** Start of SUPPLIED MATERIAL **
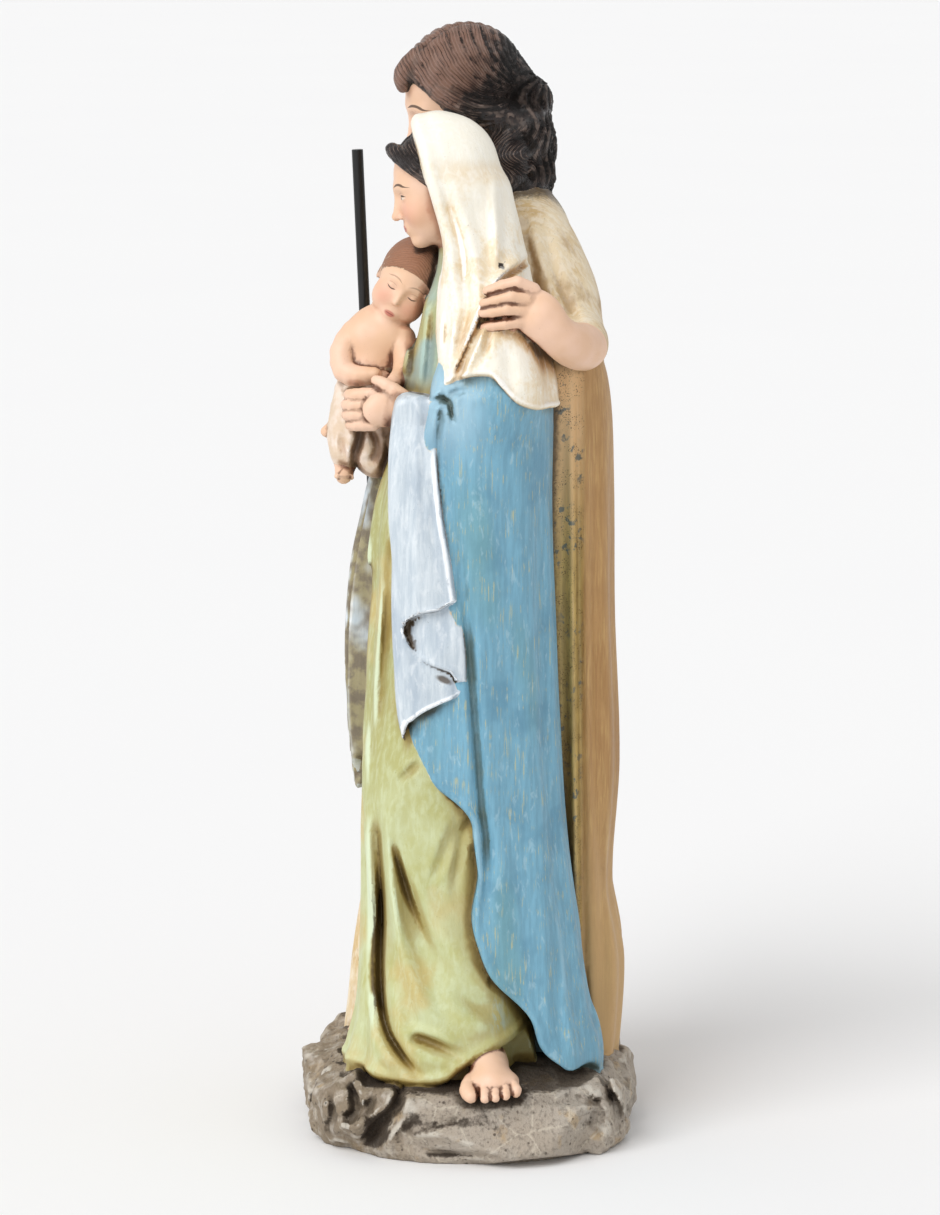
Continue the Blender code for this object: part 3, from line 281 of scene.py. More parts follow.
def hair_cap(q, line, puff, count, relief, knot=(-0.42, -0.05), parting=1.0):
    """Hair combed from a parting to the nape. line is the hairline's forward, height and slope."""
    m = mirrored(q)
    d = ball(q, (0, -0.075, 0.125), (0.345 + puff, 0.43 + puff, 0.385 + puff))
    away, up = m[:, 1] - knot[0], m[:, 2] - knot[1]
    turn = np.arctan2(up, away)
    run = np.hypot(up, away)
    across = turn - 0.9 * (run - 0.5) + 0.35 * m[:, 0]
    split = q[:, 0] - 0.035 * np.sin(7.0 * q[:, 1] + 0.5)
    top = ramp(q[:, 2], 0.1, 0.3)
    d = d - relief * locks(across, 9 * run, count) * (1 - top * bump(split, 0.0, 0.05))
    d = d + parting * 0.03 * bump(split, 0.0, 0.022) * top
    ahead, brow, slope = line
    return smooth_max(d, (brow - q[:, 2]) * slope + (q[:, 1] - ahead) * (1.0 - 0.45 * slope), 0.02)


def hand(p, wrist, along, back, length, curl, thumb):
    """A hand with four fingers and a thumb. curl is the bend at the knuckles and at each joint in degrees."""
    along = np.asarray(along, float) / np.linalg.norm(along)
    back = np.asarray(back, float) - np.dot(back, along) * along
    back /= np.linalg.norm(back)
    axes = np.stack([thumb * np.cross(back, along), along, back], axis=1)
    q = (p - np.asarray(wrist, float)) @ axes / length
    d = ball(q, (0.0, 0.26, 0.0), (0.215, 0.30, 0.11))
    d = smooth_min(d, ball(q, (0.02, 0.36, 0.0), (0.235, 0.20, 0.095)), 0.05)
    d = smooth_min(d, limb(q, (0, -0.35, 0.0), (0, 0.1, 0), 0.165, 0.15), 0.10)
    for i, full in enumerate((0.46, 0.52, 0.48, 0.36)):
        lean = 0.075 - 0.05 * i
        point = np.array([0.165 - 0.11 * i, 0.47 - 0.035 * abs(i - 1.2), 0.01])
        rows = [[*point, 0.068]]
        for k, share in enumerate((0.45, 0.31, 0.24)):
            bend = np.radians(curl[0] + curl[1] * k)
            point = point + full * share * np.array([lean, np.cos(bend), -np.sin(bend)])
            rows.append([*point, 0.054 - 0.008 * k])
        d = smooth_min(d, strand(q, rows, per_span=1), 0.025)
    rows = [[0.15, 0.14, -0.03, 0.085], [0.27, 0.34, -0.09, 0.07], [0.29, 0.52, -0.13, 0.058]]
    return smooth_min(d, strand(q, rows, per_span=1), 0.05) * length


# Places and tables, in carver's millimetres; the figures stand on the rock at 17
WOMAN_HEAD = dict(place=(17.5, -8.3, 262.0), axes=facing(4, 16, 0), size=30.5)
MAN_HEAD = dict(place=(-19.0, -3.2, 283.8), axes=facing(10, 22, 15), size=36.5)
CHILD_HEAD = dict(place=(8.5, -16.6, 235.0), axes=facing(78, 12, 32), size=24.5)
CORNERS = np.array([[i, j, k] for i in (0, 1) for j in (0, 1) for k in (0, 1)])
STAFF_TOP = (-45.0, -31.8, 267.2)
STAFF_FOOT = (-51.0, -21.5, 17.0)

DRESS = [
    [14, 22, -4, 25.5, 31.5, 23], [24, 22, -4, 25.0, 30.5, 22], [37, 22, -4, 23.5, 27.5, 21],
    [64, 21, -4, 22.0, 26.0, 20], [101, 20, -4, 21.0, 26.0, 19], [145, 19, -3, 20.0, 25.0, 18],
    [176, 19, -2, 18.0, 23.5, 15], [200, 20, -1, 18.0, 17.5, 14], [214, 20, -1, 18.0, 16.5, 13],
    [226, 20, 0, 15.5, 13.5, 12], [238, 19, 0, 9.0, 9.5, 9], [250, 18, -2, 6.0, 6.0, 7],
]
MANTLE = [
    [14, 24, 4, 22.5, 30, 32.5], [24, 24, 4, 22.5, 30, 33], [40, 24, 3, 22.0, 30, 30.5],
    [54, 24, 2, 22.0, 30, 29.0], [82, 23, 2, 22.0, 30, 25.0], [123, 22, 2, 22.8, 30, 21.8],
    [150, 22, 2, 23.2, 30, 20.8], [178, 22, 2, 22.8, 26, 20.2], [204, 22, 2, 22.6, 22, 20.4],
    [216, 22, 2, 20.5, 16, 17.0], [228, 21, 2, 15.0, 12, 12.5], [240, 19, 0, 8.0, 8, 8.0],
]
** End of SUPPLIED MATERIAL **
**PROBLEM DETAILS:** Which lines above contain "from"? Show each of them.

**ANSWER TO THIS PROBLEM:**
Continue the Blender code for this object: part 3, from line 281 of scene.py. More parts follow.
    """Hair combed from a parting to the nape. line is the hairline's forward, height and slope."""